The downsizing of plans will not deter anticipated hiring or growth of the new regional office, Khalil asserted.

The company’s new office will consolidate workers from Goldman’s three offices in the DFW area, with the majority of the workers reportedly migrating from the company’s current office in Trammell Crow Center.

Goldman Sachs’ Dallas campus is the first phase of a broader 11-acre mixed-use office and residential development by Dallas-based Hunt Realty Investments, the owner of the Reunion Tower downtown.

“What we’ve built over time here is every function that Goldman Sachs has, generally speaking, is represented in Dallas,” Khalil said, per the DBJ. “That could be investment bankers like myself who are engaging corporate clients routinely. It could be our sales and training folks. It could be people in our private-wealth business, our asset-management business, operations, risk, legal, so it’s a pretty broad swath.”

To incentivize Goldman Sachs to bring a new regional campus to Dallas, the city council passed a resolution in June offering $18 million in grants and property tax reductions, according to the Dallas Business Journal.

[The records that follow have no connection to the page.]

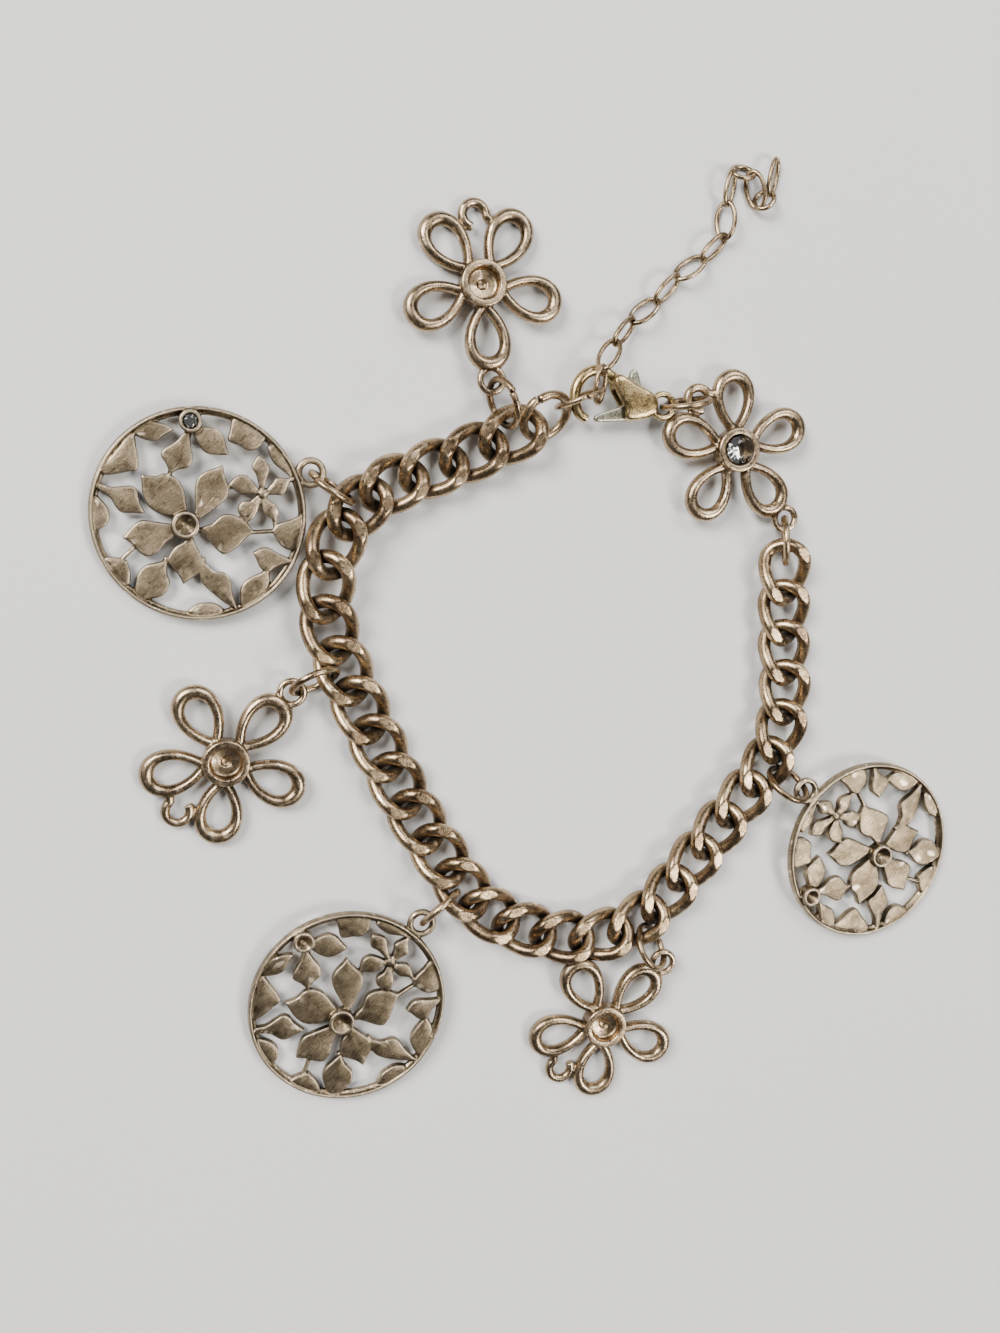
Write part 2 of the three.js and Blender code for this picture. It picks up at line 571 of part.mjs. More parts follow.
function claspBodyGeometry() {
  const hookPath = new THREE.CatmullRomCurve3(
    claspShares(CLASP_HOOK).map(({ x, y }) => new THREE.Vector3(x, y, 0)));
  const slot = plate(CLASP_SLOT, LEVER_THICKNESS + 2 * CLEARANCE);
  const hook = bar(hookPath, HOOK_THICKNESS / 2, 6, 12);
  const body = joined([plate(CLASP_BODY, CLASP_THICKNESS), hook], [slot]);
  const eye = roundRing(CLASP_EYE_OUTER, CLASP_EYE_WIRE, 12, 6);
  eye.translate(-CLASP_EYE_SHARE * CLASP_REACH, 0, 0);
  const pin = new THREE.CylinderGeometry(PIN_RADIUS, PIN_RADIUS, CLASP_THICKNESS - PIN_SHORT, 10);
  pin.rotateX(Math.PI / 2);
  return joined([body, eye, pin]);
}

addPiece('clasp_body', claspBodyGeometry(), MATERIALS.clasp, clasp);
const leverPlate = plate(CLASP_LEVER, LEVER_THICKNESS, PIN_RADIUS + CLEARANCE);
addPiece('clasp_lever', leverPlate, MATERIALS.lever, clasp);

// The station's hook loop is ringed to the clasp's tail
const claspPoint = (x, y, z = 0) => new THREE.Vector3(x * CLASP_REACH, y * CLASP_REACH, z)
  .applyEuler(clasp.rotation).add(clasp.position);
const claspEye = claspPoint(-CLASP_EYE_SHARE, 0);
jumpRing('ring_clasp_tail', loopCentre(station, flowerHook), claspEye, TAIL_RING_TILT);

// A heavier ring in the first link and a jump ring on the clasp's hook close the loop
const firstLink = curbLinks[0];
const firstHole = new THREE.Vector3(CURB_WIRE + 1.5 * CHAIN_RING_WIRE - curbLength / 2, 0, 0);
firstHole.applyQuaternion(firstLink.quaternion).add(firstLink.position);
const [hookRingFrom, hookRingTo] = [claspPoint(...HOOK_RING_FROM), claspPoint(...HOOK_RING_TO)];
const hookRing = jumpRing('ring_clasp_hook', hookRingFrom, hookRingTo, 90);
const inHookRing = new THREE.Vector3(...HOOK_RING_HELD);
inHookRing.applyQuaternion(hookRing.quaternion).add(hookRing.position);
jumpRing('ring_chain_end', firstHole, inHookRing, CHAIN_RING_TILT, CHAIN_RING_OUTER, CHAIN_RING_WIRE);

// Extender: one body, since its links are pressed into each other, rolled by turns to either side
const extenderCurve = new THREE.CatmullRomCurve3(EXTENDER_ROUTE.map((p) => new THREE.Vector3(...p)));
const extenderJoints = extenderCurve.getSpacedPoints(EXTENDER_LINKS);
const extenderHalfHeight = (EXTENDER_WIDTH - EXTENDER_WIRE) / 2 * Math.SQRT1_2 + EXTENDER_WIRE / 2;

function extenderLink(from, to, roll) {
  const { centre, turn } = frameBetween(from, to, roll);
  const long = (from.distanceTo(to) + EXTENDER_WIRE - EXTENDER_BITE) / 2;
  const wide = (EXTENDER_WIDTH - EXTENDER_WIRE) / 2;
  const centreAt = (t) => new THREE.Vector3(long * Math.cos(t), wide * Math.sin(t), 0);
  const half = EXTENDER_WIRE / 2;
  return wireLoop(centreAt, () => [half, half], EXTENDER_SEGMENTS, EXTENDER_SIDES)
    .applyQuaternion(turn).translate(centre.x, centre.y, centre.z + extenderHalfHeight);
}

const extenderLoops = extenderJoints.slice(1).map(
  (joint, i) => extenderLink(extenderJoints[i], joint, i % 2 ? -45 : 45));
addPiece('extender_chain', joined(extenderLoops), MATERIALS.fine);

// The bracelet is set down with the middle of its outline over the origin
const part = new THREE.Group();
part.add(bracelet);
const extent = new THREE.Box3().setFromObject(bracelet, true);
const middle = extent.getCenter(new THREE.Vector3());
bracelet.position.set(-middle.x, -middle.y, -extent.min.z);

export default part;
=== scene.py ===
# Dresses the charm bracelet: smooth wire, cast charms with pierced leaves, antiqued brass, cut stones,
# a pale floor and soft studio light. Shapes are made in millimetres and set down in metres.
import json
from math import cos, pi, radians, sin

import bpy
import numpy as np
from mathutils import Matrix, Vector


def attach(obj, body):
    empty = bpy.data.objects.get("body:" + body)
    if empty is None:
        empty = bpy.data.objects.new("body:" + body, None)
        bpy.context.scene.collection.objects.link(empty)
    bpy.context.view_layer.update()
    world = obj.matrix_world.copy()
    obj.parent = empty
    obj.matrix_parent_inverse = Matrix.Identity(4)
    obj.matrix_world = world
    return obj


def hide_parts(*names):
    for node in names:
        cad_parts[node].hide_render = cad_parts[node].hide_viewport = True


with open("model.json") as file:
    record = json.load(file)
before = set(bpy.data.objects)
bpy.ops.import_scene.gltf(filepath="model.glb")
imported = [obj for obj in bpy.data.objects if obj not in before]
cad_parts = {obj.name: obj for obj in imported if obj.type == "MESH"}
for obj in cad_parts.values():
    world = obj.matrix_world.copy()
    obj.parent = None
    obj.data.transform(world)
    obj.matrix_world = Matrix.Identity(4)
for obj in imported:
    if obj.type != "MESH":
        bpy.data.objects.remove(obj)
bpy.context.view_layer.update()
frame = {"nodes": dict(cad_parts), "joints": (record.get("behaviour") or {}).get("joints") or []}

MM = 0.001
BODY = "bracelet"

# Sizes in millimetres. Most are the plain solids' own; the wires of the petals, hooks, jump rings and
# extender are a little thicker.
CURB_WIRE = 1.55
CURB_WIDTH = 6.5
CURB_FLAT = 0.2  # depth ground off the high spots of each link
CURB_PLAY = 0.34  # room between the wires of two links where one holds the other
RING_OUTER = 6.05
RING_WIRE = 0.76
HOOK_RING_WIRE = 0.58  # the ring in the clasp's mouth is thinner, so that the lever clears it
CHAIN_RING_OUTER = 6.6
CHAIN_RING_WIRE = 1.0
LOOP_OUTER = 3.4
LOOP_WIRE = 0.78
FLOWER_RADIUS = 9.35
PETALS = 5
PETAL_WIDTH = 5.1
PETAL_WIRE = 1.1  # width of the petal's wire where it leaves the cup
PETAL_TIP_WIRE = 1.65  # and at its outer end
PETAL_HEIGHT = 1.6
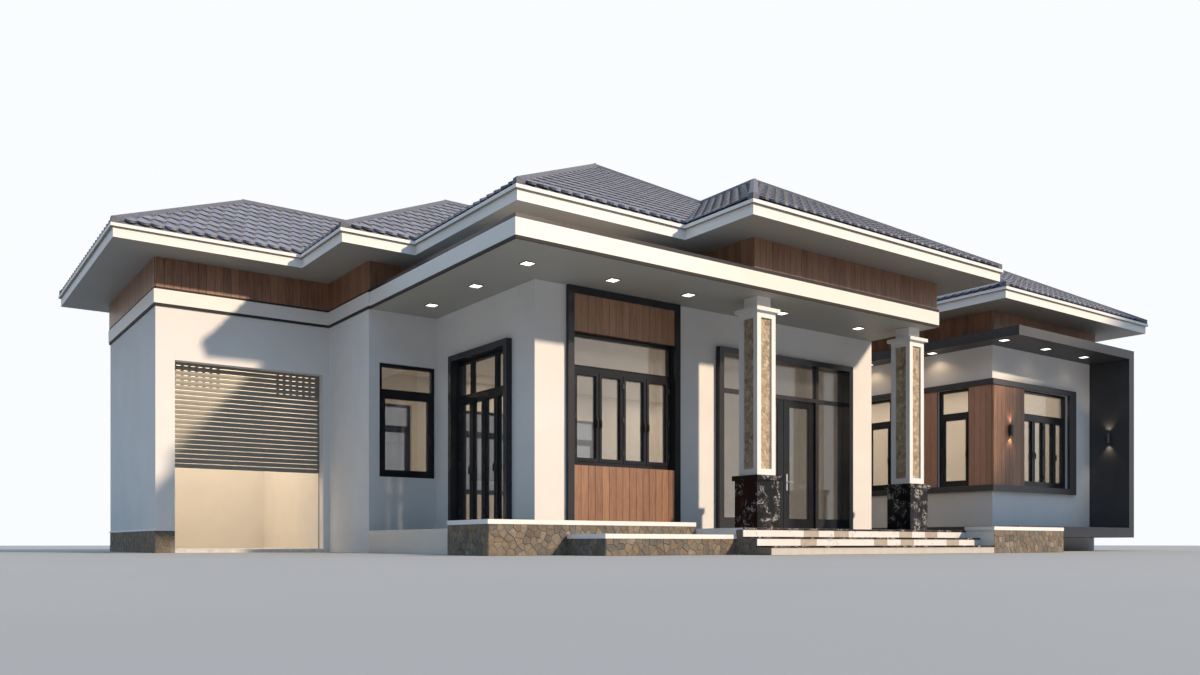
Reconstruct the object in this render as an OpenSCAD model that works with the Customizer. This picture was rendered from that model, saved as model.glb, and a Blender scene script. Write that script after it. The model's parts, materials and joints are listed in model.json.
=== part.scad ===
// Single-storey house: garage, side block, main block with a columned porch, and a right wing in a
// dark frame, under one family of hip roofs. Millimetres, Z = 0 at the driveway.
// Local plan: X = 0 at the side block's left face, Y = 0 at the porch canopy's front edge, Y goes
// to the back. place() moves it so that the origin is at the middle of the base.

/* [Plan] */
// Width of the garage, left face to the side block
garage_w = 2980; // [2700:10:3600]
// Width of the side block's front
side_w = 1260; // [1100:10:1800]
// Width of the main block
main_w = 7800; // [7600:10:8600]
// Width of the open court between main block and right wing
court_w = 2700; // [2400:10:3400]
// Width of the right wing
wing_w = 4060; // [3800:10:4800]
// Depth of the porch, canopy edge to main front wall
porch_d = 1535; // [1400:5:2000]
// Main front wall to side block's front
side_set = 3250; // [3200:10:3800]
// Side block's front to garage front
garage_set = 1845; // [1600:5:2400]
// Main front wall to the wall behind the court
link_set = 5095; // [5000:5:5800]
// How far the wing's front stands ahead of the main front
wing_ahead = 905; // [700:5:1100]
// Main front wall to the back face
house_d = 9155; // [8900:5:10500]
// Thickness of the outer walls
wall_t = 200; // [150:5:260]

/* [Levels] */
// Height of one step
riser_h = 125; // [110:1:150]
// Depth of one tread
tread_d = 270; // [250:5:330]
// Height of the garage floor over the driveway
garage_floor_z = 60; // [30:5:100]
// Underside of the canopy and of the ceiling slabs
slab_z = 4125; // [4060:5:4400]
// Thickness of the canopy and of the ceiling slabs
slab_t = 279; // [230:1:320]
// Height of the dark strip under the white course
strip_h = 45; // [30:1:70]
// Thickness of the dark strip
strip_t = 22; // [15:1:40]
// How far the dark strip stays behind the canopy's white edge
strip_in = 4; // [2:1:10]
// Height of the dark line between the white course and the boards
trim_h = 36; // [20:1:60]
// Height of the board band under the eaves
band_h = 493; // [400:1:600]
// How far the white course stands proud of the walls
belt_out = 30; // [20:1:50]
// Thickness of the board band
band_t = 24; // [15:1:40]

/* [Roof] */
// Eave line to wall face
eave_over = 815; // [600:5:950]
// Pitch of every slope in degrees
roof_pitch = 30; // [25:1:34]
// Thickness of the roof, measured upright
roof_t = 150; // [100:5:220]
// Thickness of the soffit boards
soffit_t = 20; // [12:1:30]
// Height of the fascia board
fascia_h = 150; // [120:1:200]
// Height of the shadow groove over the fascia board
groove_h = 12; // [8:1:20]
// Depth of the shadow groove
groove_d = 10; // [5:1:15]
// Height of the drip strip over the groove
drip_h = 52; // [40:1:80]
// How far the drip strip stands proud of the fascia board
drip_out = 40; // [20:1:60]
// Thickness of the fascia board
fascia_t = 28; // [20:1:40]
// Radius of the ridge and hip caps
cap_r = 85; // [60:5:120]

/* [Porch] */
// Side block's left face to the steps
steps_x = 3000; // [2800:10:3100]
// Width of the steps
steps_w = 5200; // [4900:10:5300]
// Canopy edge back to the fronts' top riser
porch_out = 1110; // [1000:5:1300]
// Thickness of a stone tread
tread_t = 25; // [20:1:35]
// How far a tread's nosing stands out
nosing = 18; // [10:1:25]
// Canopy edges to the board-clad parapet
parapet_in = 35; // [20:1:60]
// Side block's left face to the parapet
parapet_x = 4340; // [4100:10:4400]
// Thickness of the parapet
parapet_t = 120; // [90:5:150]

/* [Columns] */
// Side block's left face to the left column's centre
column_1_x = 4823; // [4750:1:5000]
// Main block's right face to the right column's centre
column_2_in = 347; // [290:1:400]
// Canopy edge to the columns' centres
column_y = 436; // [400:1:640]
// Width of a column's base
base_w = 510; // [480:5:560]
// Height of a column's base without its cap
base_h = 795; // [750:5:900]
// Height of the base's cap
base_cap_h = 80; // [60:2:110]
// How far the base's cap stands out
base_cap_out = 35; // [20:1:50]
// Width of a shaft
shaft_w = 414; // [400:1:460]
// Width of a shaft's stone panels
panel_w = 240; // [220:5:280]
// Depth of the recess for a stone panel
panel_in = 50; // [20:1:60]
// Thickness of a stone panel
panel_t = 12; // [8:1:15]
// Shaft left plain under a panel
panel_foot = 105; // [60:5:150]
// Shaft left plain over a panel
panel_head = 100; // [80:5:200]
// Width of the capital
capital_w = 520; // [480:5:560]
// Height of the capital
capital_h = 60; // [50:1:90]
// Width of the neck over the capital
neck_w = 300; // [260:5:340]
// Height of the neck over the capital
neck_h = 190; // [140:5:220]

/* [Planters] */
// Thickness of a planter's wall
planter_t = 120; // [100:5:150]
// Thickness of a planter's bottom
planter_base_t = 80; // [60:5:100]
// Thickness of a coping
coping_t = 60; // [40:2:80]
// How far a coping stands out
coping_out = 15; // [10:1:25]
// High left planter, left face beyond the canopy's
high_left = 470; // [300:10:600]
// High left planter, front face ahead of the canopy's
high_front = 120; // [60:5:200]
// Depth of the high left planter
high_d = 1100; // [900:10:1300]
// Top of the high left planter
high_z = 465; // [450:5:560]
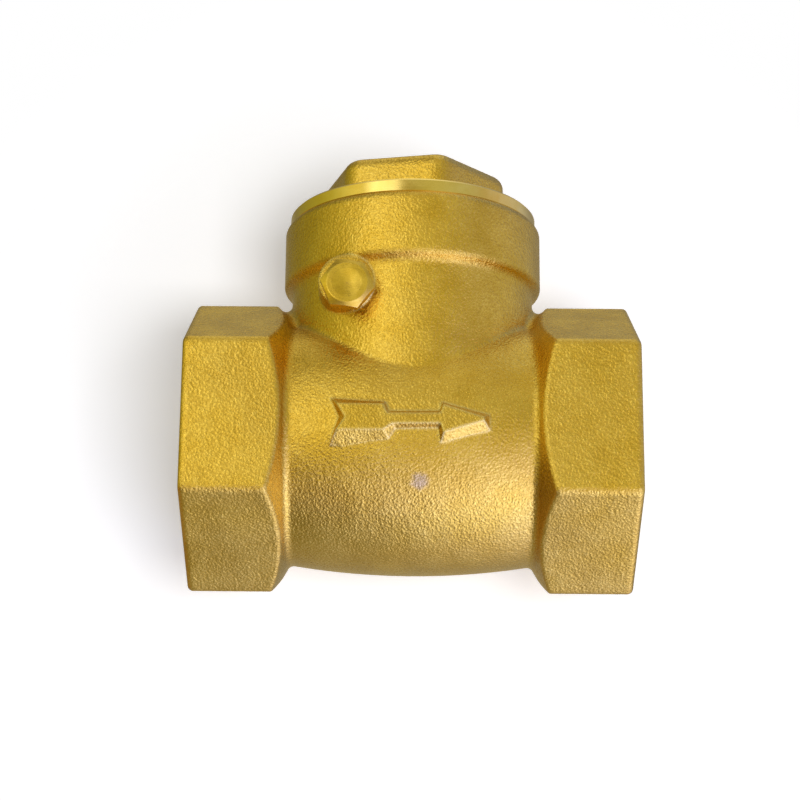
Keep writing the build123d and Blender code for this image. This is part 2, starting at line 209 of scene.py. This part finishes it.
def cast_layers(m, soften=0.4):
    """Sandblasted cast brass: colour, roughness and normal. The colour also holds painted shade in hollows,
    painted glints, and lighter edges that are partly painted highlight.
    """
    fine = m.noise(3.6, 3.0, 0.65)                      # blasted grain, about a quarter of a millimetre
    grain = m.voronoi(3.2, "SMOOTH_F1", smooth=0.3)
    pits = m.noise(1.3, 2.0, 0.5, (11, 3, 7))
    cloud = m.noise(0.22, 3.0, 0.55, (3, 9, 1))
    wide = m.noise(0.06, 2.0, 0.5, (5, 2, 8))
    ao = m.hollow(2.0)
    edge = m.ramp(m.edge(0.55), 0.008, 0.08)
    sparkle = m.noise(1.9, 1.0, 0.5, (6, 1, 9))
    color = m.mix(m.ramp(cloud, 0.32, 0.68), BRASS_MID, BRASS_LIGHT)
    color = m.mix(m.ramp(wide, 0.35, 0.65, 0.0, 0.30), color, BRASS_GREY)
    color = m.mix(m.ramp(fine, 0.34, 0.68, 0.50, 0.0), color, BRASS_DARK)
    color = m.mix(m.ramp(pits, 0.62, 0.80, 0.0, 0.40), color, BRASS_BLOTCH)
    # painted glints: lighter brass specks where the sparkle noise peaks
    color = m.mix(m.ramp(sparkle, 0.58, 0.74, 0.0, 0.16), color, (1.0, 0.80, 0.27))
    # painted shade: the brass is darkened towards BRASS_DARK in corners and grooves, where the ambient occlusion
    # is low
    color = m.mix(m.ramp(ao, 0.30, 0.90, 0.50, 0.0), color, BRASS_DARK)
    # lighter brass along sharp outer and inner edges: partly polished wear, partly painted highlight
    color = m.mix(m.math("MULTIPLY", edge, 0.65), color, (1.0, 0.85, 0.42))
    rough = m.ramp(fine, 0.30, 0.72, 0.32, 0.18)
    rough = m.math("SUBTRACT", rough, m.ramp(sparkle, 0.55, 0.72, 0.0, 0.04))
    rough = m.math("ADD", rough, m.ramp(cloud, 0.3, 0.7, -0.03, 0.05))
    rough = m.math("SUBTRACT", rough, m.math("MULTIPLY", edge, 0.06))
    height = m.math("ADD", m.math("MULTIPLY", fine, 0.8), m.math("MULTIPLY", grain, 0.45))
    height = m.math("ADD", height, m.math("MULTIPLY", pits, 0.25))
    height = m.math("ADD", height, m.math("MULTIPLY", sparkle, 0.18))
    n1 = m.bump(cloud, 0.30, 0.35, m.soft_normal(soften))
    n2 = m.bump(height, 0.11, 0.85, n1)
    return color, rough, n2, fine


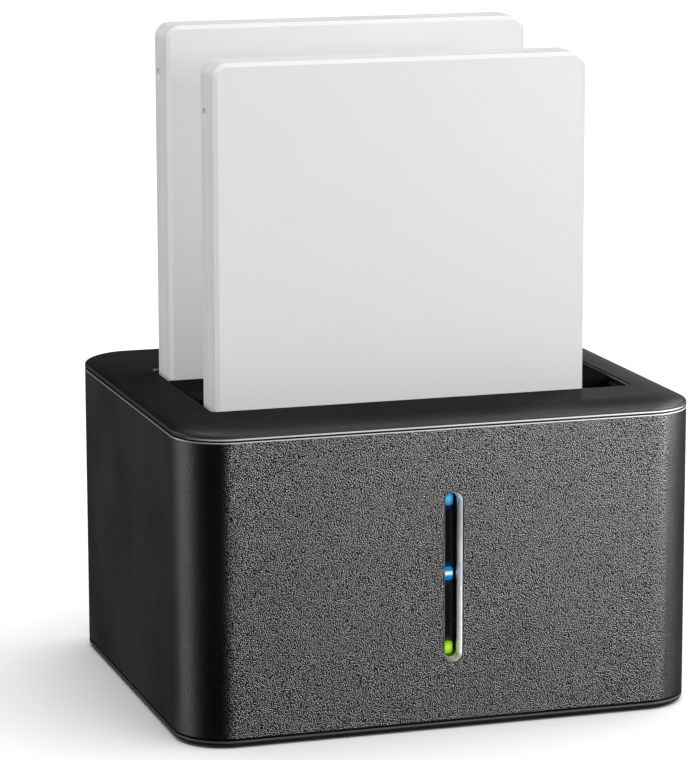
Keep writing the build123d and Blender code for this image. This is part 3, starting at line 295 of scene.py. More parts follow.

Despite continued speculation, Khalil downplayed the idea that the new campus will ultimately spur the firm to move its headquarters from New York City to Dallas.

“We are committed to New York being our global headquarters,” Khalil said.

“We’re proud that we have every function of the firm represented in Dallas. It’s the only city and only office in our ecosystem in the U.S. that has every function represented, but there’s no consideration moving our headquarters there,” he added.